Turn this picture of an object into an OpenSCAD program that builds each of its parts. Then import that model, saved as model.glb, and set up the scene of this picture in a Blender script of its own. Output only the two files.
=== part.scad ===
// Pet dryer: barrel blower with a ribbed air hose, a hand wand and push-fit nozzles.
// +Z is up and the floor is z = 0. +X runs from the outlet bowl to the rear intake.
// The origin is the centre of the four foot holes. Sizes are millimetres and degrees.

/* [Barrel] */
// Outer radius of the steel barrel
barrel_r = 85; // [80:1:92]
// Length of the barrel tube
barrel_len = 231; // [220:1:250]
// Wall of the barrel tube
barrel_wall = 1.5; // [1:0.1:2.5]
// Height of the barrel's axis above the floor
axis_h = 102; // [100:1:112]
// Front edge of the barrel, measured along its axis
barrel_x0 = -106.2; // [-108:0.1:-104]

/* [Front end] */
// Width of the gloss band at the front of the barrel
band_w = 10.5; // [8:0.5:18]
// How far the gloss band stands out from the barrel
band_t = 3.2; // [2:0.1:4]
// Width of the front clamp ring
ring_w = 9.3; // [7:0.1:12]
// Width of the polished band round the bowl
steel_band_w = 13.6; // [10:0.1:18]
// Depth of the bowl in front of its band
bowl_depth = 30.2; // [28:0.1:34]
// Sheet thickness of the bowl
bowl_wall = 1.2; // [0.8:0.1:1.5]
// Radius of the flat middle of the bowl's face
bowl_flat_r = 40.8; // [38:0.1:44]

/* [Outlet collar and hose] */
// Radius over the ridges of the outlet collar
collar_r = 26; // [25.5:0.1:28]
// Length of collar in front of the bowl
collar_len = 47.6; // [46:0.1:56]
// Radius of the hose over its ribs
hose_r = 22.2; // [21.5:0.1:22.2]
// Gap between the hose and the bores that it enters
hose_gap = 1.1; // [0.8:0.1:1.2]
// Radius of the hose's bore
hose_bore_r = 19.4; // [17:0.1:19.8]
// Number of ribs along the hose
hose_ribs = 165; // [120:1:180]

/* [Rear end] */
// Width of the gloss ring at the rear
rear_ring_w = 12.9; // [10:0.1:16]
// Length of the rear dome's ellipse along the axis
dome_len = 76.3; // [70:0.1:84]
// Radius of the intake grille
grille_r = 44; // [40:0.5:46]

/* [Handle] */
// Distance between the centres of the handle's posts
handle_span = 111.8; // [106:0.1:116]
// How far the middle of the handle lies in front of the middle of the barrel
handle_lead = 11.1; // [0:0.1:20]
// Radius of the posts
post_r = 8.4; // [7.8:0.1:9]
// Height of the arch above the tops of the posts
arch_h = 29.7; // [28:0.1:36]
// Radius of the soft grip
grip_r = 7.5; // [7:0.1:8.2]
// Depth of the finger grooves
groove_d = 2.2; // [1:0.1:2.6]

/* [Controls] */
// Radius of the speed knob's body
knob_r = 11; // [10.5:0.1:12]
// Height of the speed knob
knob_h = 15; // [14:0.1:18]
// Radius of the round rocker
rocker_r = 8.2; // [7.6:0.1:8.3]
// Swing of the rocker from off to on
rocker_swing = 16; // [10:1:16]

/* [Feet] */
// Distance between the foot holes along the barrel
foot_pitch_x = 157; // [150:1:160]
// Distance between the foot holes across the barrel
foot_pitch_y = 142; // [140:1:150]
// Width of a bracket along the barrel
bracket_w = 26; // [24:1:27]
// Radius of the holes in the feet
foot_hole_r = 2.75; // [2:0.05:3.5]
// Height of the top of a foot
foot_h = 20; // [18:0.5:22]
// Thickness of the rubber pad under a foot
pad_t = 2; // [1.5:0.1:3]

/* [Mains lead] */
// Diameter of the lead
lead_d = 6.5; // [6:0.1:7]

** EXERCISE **
Check each line of the material above for "that" and say how many lines contain it, giving the number alone.

** SOLUTION **
2